Why then can we not provide a better answer to the annual question: why not keep the clocks turned forward all year round?
The idea of daylight saving – changing time to use the daylight hours most efficiently – has existed, in one form or another, for more than a century. About 70 countries use daylight-saving time in at least a portion of their territories; the only major industrialised country not to is Japan. The idea is popularly attributed to Benjamin Franklin, who, back in 1784, wrote a light-hearted article weighing up the financial pros and cons of natural and artificial lighting. In England, William Willett framed a Daylight Saving Bill in 1907. But it was only in 1916 that the Germans, swiftly followed by their First World War foes around Europe, actually turned the clocks forward.
Since then, the British have dithered about which system they prefer. During the Second World War, Britain lived in what was called Double Summer Time – an hour ahead of Greenwich Mean Time in winter, and two hours ahead in summer – an arrangement which, in effect, put our country in the same time zone as France. In a three-year experiment from 1968 to 1971, the clocks did not change and Britain kept to British Summer Time all year round. In 1996, Parliament considered moving forward to Central European Time all year round – but decided against it.

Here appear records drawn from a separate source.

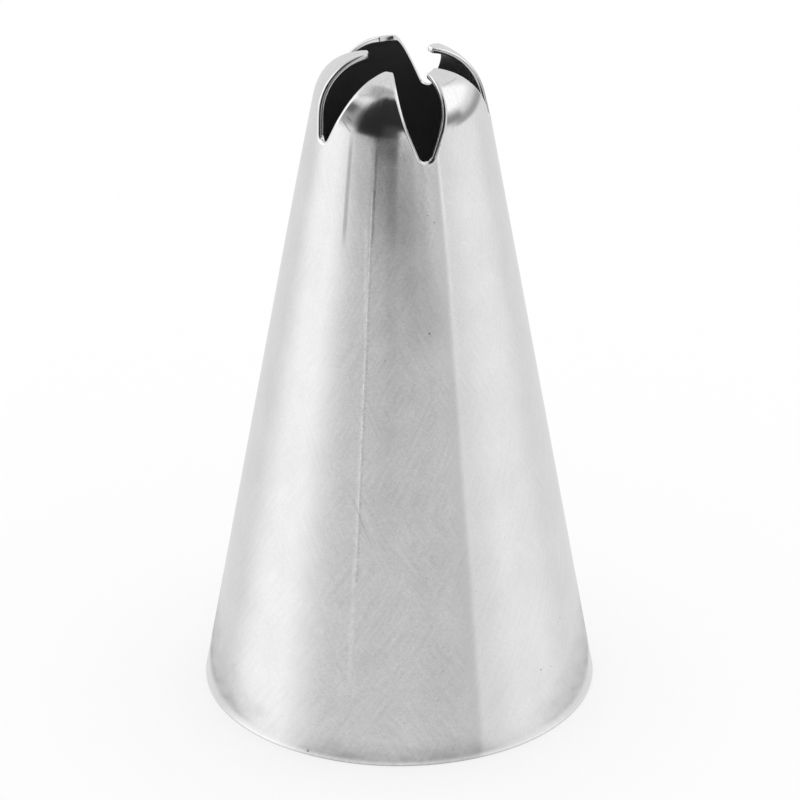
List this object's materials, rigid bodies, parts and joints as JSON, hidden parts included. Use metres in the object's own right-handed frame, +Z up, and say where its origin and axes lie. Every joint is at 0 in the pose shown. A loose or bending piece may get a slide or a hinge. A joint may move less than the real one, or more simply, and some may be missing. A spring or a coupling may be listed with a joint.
{
  "type": "piping nozzle",
  "caption": "Tapered stainless nozzle for a piping bag: a thin sheet cone, open below, with slotted fingers curved in over its outlet, for star and drop-flower icing.",
  "frame": {"origin": "middle of the base rim, in the plane that the nozzle stands on", "axes": "+Z up the nozzle's axis, out of the small end; -Y towards the front of the picture; +X to its right"},
  "size_m": [0.025, 0.025, 0.0446],
  "materials": {
    "polished_sheet": "stainless sheet with a fine satin polish",
    "weld_metal": "stainless weld, ground flush and polished"
  },
  "bodies": {
    "root": {"nozzle_shell": "polished_sheet", "seam_weld": "weld_metal"}
  },
  "joints": []
}
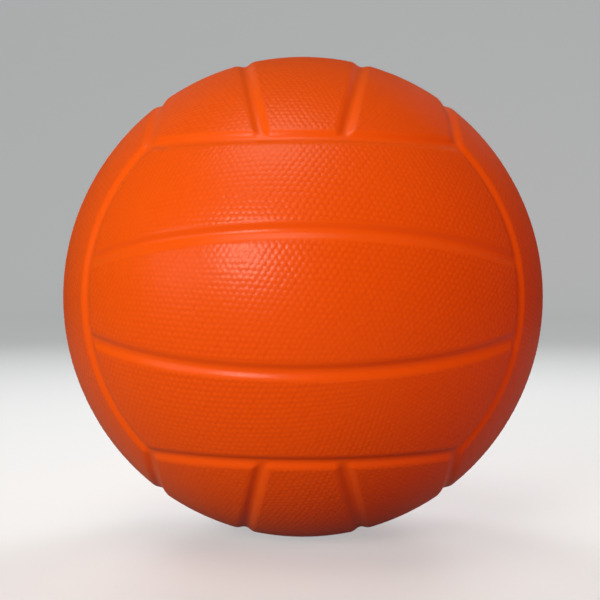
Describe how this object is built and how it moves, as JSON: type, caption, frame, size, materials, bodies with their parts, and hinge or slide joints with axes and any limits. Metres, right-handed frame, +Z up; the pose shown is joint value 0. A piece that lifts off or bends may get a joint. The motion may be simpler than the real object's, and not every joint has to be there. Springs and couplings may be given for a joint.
{
  "type": "soft volleyball",
  "caption": "Soft-touch ball with a pebbled foam-rubber cover of strip panels over a wound, air-filled core with a needle valve.",
  "frame": {"origin": "middle of the small flat that the ball rests on, straight below the ball's centre", "axes": "+Z up, -Y to the front (the side that the picture shows), +X to the viewer's right, +Y out of the valve"},
  "size_m": [0.21, 0.2097, 0.2094],
  "materials": {
    "foam_rubber_cover": "matte to satin, moulded pebbles",
    "carcass_rubber": "matte, calendered",
    "nylon_thread": "wound thread",
    "butyl_rubber": "smooth, satin",
    "valve_rubber": "smooth, matte",
    "valve_core_rubber": "smooth, satin"
  },
  "bodies": {
    "ball": {"front_panel_lower": "foam_rubber_cover", "front_panel_middle": "foam_rubber_cover", "front_panel_upper": "foam_rubber_cover", "back_panel_lower": "foam_rubber_cover", "back_panel_middle": "foam_rubber_cover", "back_panel_upper": "foam_rubber_cover", "top_panel_left": "foam_rubber_cover", "top_panel_middle": "foam_rubber_cover", "top_panel_right": "foam_rubber_cover", "bottom_panel_left": "foam_rubber_cover", "bottom_panel_middle": "foam_rubber_cover", "bottom_panel_right": "foam_rubber_cover", "right_panel_rear": "foam_rubber_cover", "right_panel_middle": "foam_rubber_cover", "right_panel_front": "foam_rubber_cover", "left_panel_rear": "foam_rubber_cover", "left_panel_middle": "foam_rubber_cover", "left_panel_front": "foam_rubber_cover", "rubber_carcass": "carcass_rubber", "thread_winding": "nylon_thread", "bladder": "butyl_rubber", "valve_seat": "valve_rubber"},
    "valve_core": {"valve_core": "valve_core_rubber"}
  },
  "joints": [
    {"name": "valve_core_pull", "type": "slide", "parent": "ball", "child": "valve_core", "axis": [0, 1, 0], "range_m": [0, 0.02]}
  ]
}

Yet, by bringing the clock permanently forward, energy costs would be cut and the number of road accidents too. The Royal Society for the Prevention of Accidents (RoSPA) believes that the dark winter evenings of Greenwich Mean Time are responsible for 450 extra deaths and serious injuries on Britain’s roads each year – and hence supports a shift to Central European Time all year round, bringing daylight up until midnight in summer months.
Although it seems logical to have more daylight hours when almost the entire population is awake, the 1960s experiment was unpopular with farmers in Scotland, where the sun rises later. Their MPs scuppered the three-year experiment in 1971. Even now, Scottish nationalists are against adopting a time zone that would suit most of Britain’s nearly 60 million people better – but is opposed by Scotland’s rural communities.
The needs of minorities should always be respected in a democracy, but it is surely time to look more creatively at this aspect of a problem that affects the entire United Kingdom. Scotland has long had its distinctive legal and educational systems and now has its own Parliament. If Scottish voters, urban as well as rural, feel so strongly on the matter, they should not object to others exercising their own choice. It would be perfectly within the logic of devolution for the time zone to be a matter of national choice.
Britain’s timekeeping is not only an anachronism, but an economic handicap too. British manufacturers, financial dealers and traders complain with justice of the many obstacles that continue to obstruct the pro-per operation of the European single market, potentially the EU’s greatest achievement. But one obstacle, the lost business hour that goes with Britain’s eccentric clinging to “offshore time”, is homemade and could and should be remedied. For business as well as pleasure, the clocks should go forward, and stay where Britain belongs: in a modern and increasingly globalised world!!